■ Your objective:
Copy out each line featuring the string "that" from the entries beneath.

■ Records supplied:
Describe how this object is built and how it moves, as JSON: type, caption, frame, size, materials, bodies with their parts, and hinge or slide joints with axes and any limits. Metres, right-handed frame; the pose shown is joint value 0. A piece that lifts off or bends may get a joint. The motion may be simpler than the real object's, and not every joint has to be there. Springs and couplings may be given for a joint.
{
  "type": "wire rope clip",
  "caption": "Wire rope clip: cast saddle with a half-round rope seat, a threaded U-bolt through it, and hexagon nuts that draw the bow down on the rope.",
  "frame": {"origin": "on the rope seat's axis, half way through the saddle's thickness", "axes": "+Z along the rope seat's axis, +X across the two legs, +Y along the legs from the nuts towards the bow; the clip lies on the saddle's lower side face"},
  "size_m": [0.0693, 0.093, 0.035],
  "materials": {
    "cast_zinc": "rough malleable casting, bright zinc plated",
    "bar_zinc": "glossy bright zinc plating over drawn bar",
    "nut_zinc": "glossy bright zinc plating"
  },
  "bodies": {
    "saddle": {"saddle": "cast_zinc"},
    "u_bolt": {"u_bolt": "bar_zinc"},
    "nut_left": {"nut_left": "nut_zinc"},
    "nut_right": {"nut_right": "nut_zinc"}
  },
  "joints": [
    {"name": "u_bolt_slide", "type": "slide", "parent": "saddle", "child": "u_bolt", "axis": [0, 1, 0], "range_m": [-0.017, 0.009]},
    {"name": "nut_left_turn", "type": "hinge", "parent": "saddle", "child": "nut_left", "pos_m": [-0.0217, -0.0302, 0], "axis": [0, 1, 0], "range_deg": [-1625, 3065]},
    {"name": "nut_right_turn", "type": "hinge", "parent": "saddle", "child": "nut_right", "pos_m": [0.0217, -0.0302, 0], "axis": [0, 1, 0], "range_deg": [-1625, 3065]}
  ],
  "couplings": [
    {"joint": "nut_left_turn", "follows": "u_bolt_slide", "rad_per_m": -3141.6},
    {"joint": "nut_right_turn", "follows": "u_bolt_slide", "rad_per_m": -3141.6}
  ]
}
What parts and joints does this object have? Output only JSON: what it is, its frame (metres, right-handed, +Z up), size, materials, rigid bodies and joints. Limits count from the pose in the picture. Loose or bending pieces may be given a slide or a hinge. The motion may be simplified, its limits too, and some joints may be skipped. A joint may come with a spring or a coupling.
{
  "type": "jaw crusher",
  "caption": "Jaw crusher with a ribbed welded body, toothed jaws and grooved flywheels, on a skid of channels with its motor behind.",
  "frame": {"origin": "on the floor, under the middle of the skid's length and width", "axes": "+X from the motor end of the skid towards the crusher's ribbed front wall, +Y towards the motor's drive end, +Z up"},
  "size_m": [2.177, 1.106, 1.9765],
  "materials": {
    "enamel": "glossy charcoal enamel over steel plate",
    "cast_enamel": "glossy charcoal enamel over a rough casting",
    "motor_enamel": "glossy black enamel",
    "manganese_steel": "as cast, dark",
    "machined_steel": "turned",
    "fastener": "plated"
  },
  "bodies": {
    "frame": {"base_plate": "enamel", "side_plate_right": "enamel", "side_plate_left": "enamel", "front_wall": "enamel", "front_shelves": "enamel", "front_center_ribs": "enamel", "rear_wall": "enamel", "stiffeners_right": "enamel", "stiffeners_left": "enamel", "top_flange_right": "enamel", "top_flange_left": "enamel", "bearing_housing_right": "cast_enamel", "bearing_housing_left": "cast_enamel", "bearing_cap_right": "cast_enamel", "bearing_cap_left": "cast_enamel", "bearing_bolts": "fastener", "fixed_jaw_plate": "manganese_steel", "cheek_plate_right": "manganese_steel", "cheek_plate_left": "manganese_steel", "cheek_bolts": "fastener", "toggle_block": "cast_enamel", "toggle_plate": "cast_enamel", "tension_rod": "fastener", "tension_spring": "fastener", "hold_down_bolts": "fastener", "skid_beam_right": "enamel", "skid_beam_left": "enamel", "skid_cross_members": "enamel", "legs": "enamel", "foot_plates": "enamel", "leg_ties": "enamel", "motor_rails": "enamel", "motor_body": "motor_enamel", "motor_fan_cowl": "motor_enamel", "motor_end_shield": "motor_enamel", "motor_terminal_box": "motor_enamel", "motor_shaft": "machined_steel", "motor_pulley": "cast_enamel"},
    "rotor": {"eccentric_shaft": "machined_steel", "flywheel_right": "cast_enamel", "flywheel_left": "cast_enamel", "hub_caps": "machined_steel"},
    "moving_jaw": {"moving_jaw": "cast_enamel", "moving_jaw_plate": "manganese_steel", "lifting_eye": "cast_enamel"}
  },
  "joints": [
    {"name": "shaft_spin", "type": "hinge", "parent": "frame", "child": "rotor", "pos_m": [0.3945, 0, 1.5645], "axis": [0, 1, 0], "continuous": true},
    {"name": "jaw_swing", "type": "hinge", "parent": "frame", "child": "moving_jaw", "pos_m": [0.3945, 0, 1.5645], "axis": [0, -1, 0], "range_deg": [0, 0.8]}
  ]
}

...

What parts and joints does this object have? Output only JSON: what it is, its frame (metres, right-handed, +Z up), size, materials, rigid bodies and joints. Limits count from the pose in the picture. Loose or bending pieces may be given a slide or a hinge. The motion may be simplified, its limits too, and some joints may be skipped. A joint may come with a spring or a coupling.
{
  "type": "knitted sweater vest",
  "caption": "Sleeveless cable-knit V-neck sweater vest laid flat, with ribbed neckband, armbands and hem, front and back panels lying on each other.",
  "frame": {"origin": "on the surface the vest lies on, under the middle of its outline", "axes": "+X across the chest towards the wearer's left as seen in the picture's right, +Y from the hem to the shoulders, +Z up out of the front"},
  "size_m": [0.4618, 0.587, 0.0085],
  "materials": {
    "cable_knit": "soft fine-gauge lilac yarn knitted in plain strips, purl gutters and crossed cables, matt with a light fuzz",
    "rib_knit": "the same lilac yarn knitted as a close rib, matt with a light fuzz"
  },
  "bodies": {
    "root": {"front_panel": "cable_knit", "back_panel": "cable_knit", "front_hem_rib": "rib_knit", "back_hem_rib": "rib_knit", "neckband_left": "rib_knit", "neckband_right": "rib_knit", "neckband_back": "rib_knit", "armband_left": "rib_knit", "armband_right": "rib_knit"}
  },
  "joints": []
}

--

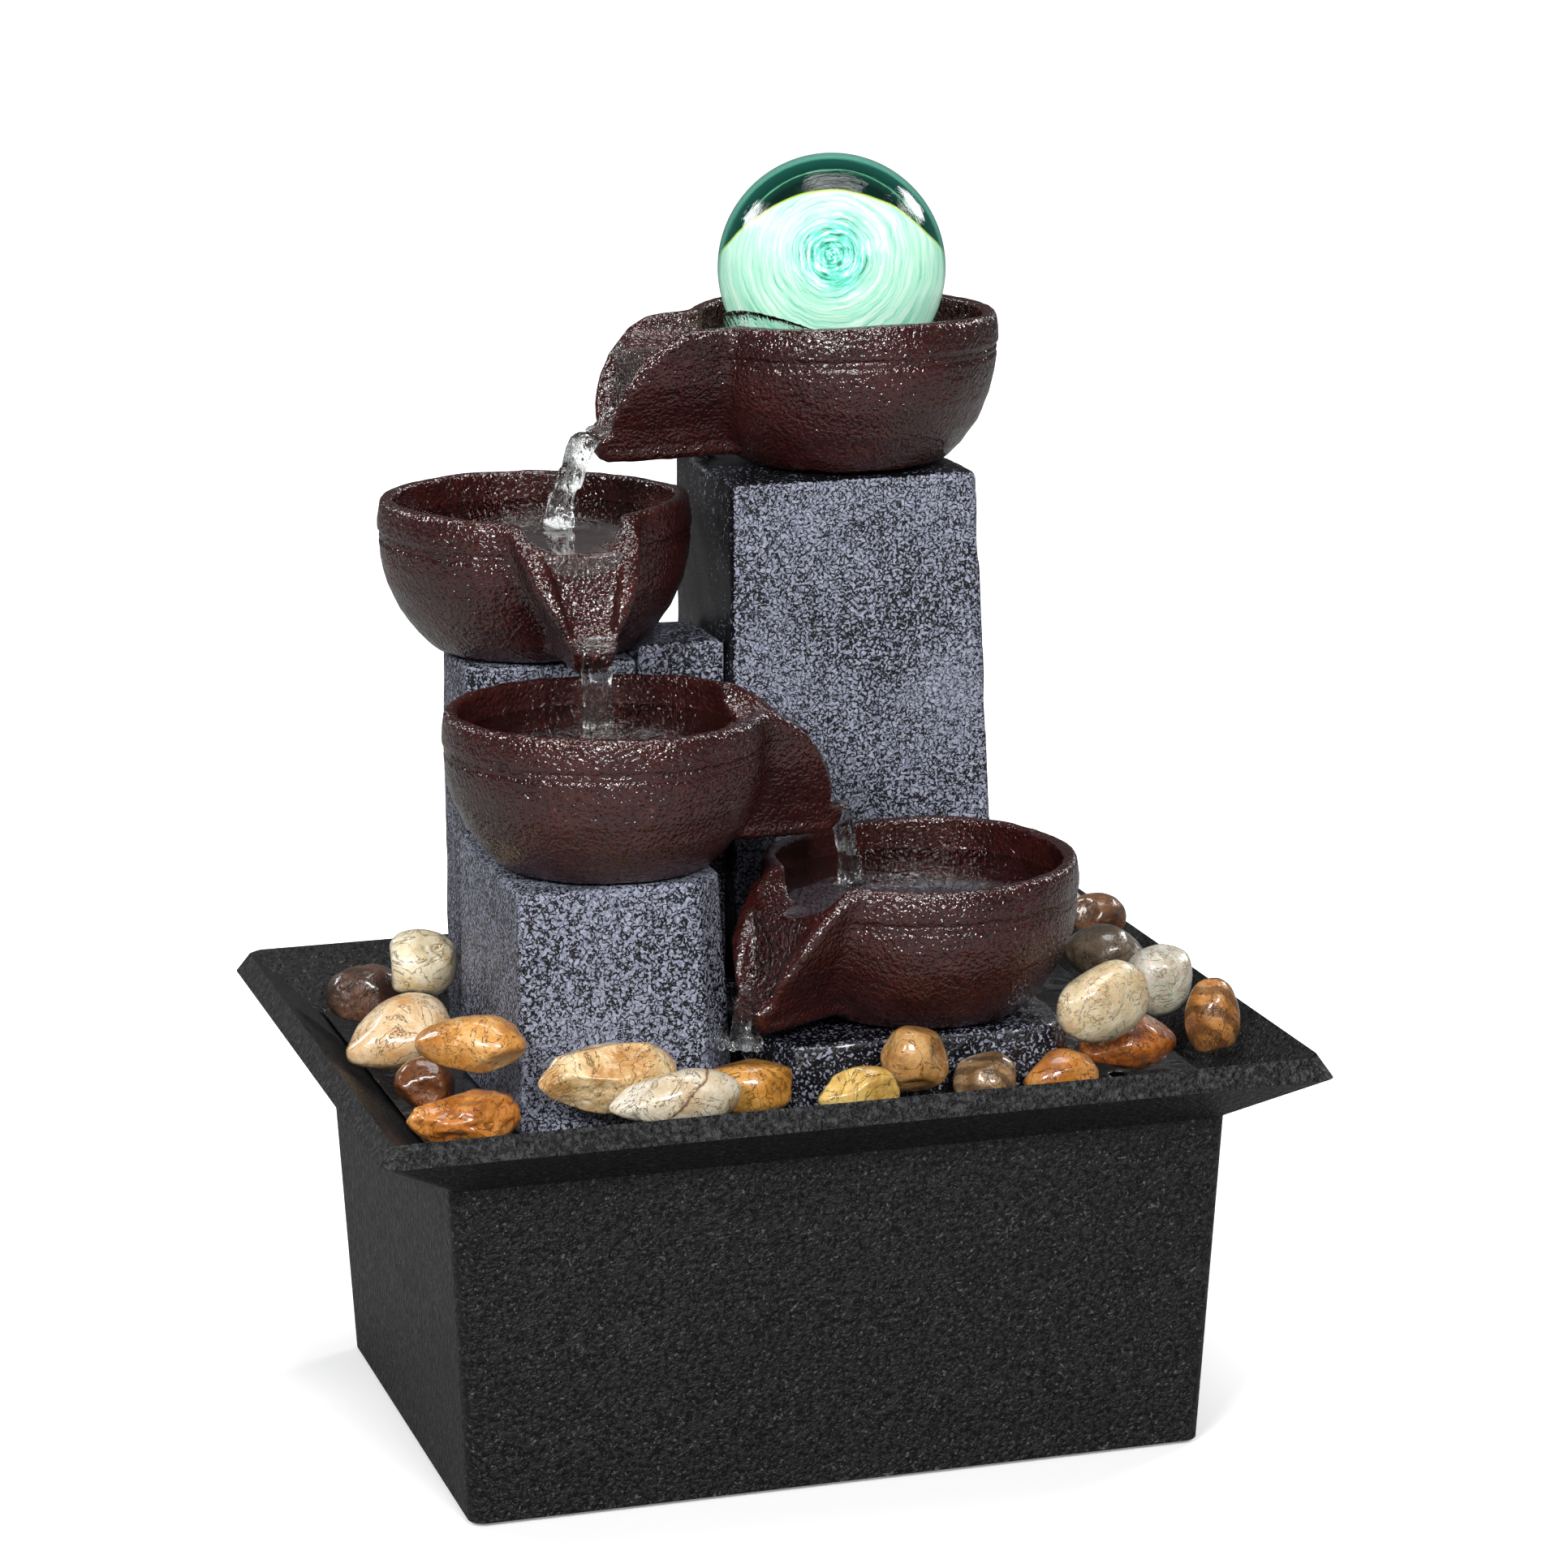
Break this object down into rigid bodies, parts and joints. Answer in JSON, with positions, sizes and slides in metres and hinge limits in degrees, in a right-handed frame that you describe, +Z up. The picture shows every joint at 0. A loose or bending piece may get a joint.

■ Full output:
Describe how this object is built and how it moves, as JSON: type, caption, frame, size, materials, bodies with their parts, and hinge or slide joints with axes and any limits. Metres, right-handed frame; the pose shown is joint value 0. A piece that lifts off or bends may get a joint. The motion may be simpler than the real object's, and not every joint has to be there. Springs and couplings may be given for a joint.
  "caption": "Wire rope clip: cast saddle with a half-round rope seat, a threaded U-bolt through it, and hexagon nuts that draw the bow down on the rope.",
Break this object down into rigid bodies, parts and joints. Answer in JSON, with positions, sizes and slides in metres and hinge limits in degrees, in a right-handed frame that you describe, +Z up. The picture shows every joint at 0. A loose or bending piece may get a joint.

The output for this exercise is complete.